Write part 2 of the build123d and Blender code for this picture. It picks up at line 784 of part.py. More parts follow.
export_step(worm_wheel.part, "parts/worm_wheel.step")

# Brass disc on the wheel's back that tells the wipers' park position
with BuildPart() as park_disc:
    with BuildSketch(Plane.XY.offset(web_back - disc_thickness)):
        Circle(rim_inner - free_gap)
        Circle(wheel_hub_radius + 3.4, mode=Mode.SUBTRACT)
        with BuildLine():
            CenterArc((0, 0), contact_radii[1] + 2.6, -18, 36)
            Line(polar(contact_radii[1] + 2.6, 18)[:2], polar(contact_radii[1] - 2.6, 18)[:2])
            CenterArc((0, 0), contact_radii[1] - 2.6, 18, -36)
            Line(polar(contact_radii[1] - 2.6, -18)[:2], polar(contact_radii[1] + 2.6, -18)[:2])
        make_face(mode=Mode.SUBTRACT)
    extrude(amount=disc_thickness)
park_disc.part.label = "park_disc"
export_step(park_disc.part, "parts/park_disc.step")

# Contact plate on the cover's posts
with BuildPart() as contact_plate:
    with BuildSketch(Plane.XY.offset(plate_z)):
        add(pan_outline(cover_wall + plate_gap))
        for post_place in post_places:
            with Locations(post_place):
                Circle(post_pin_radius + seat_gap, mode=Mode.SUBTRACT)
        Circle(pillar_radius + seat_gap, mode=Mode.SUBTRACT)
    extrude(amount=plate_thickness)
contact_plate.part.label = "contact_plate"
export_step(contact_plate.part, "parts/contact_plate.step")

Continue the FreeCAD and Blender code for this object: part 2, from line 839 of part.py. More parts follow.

▬▬▬

### AIM
Reproduce the records in full, exactly as written.

### RESPONSE
Write part 2 of the build123d and Blender code for this picture. It picks up at line 784 of part.py. More parts follow.
export_step(worm_wheel.part, "parts/worm_wheel.step")

# Brass disc on the wheel's back that tells the wipers' park position
with BuildPart() as park_disc:
    with BuildSketch(Plane.XY.offset(web_back - disc_thickness)):
        Circle(rim_inner - free_gap)
        Circle(wheel_hub_radius + 3.4, mode=Mode.SUBTRACT)
        with BuildLine():
            CenterArc((0, 0), contact_radii[1] + 2.6, -18, 36)
            Line(polar(contact_radii[1] + 2.6, 18)[:2], polar(contact_radii[1] - 2.6, 18)[:2])
            CenterArc((0, 0), contact_radii[1] - 2.6, 18, -36)
            Line(polar(contact_radii[1] - 2.6, -18)[:2], polar(contact_radii[1] + 2.6, -18)[:2])
        make_face(mode=Mode.SUBTRACT)
    extrude(amount=disc_thickness)
park_disc.part.label = "park_disc"
export_step(park_disc.part, "parts/park_disc.step")

# Contact plate on the cover's posts
with BuildPart() as contact_plate:
    with BuildSketch(Plane.XY.offset(plate_z)):
        add(pan_outline(cover_wall + plate_gap))
        for post_place in post_places:
            with Locations(post_place):
                Circle(post_pin_radius + seat_gap, mode=Mode.SUBTRACT)
        Circle(pillar_radius + seat_gap, mode=Mode.SUBTRACT)
    extrude(amount=plate_thickness)
contact_plate.part.label = "contact_plate"
export_step(contact_plate.part, "parts/contact_plate.step")

Continue the FreeCAD and Blender code for this object: part 2, from line 839 of part.py. More parts follow.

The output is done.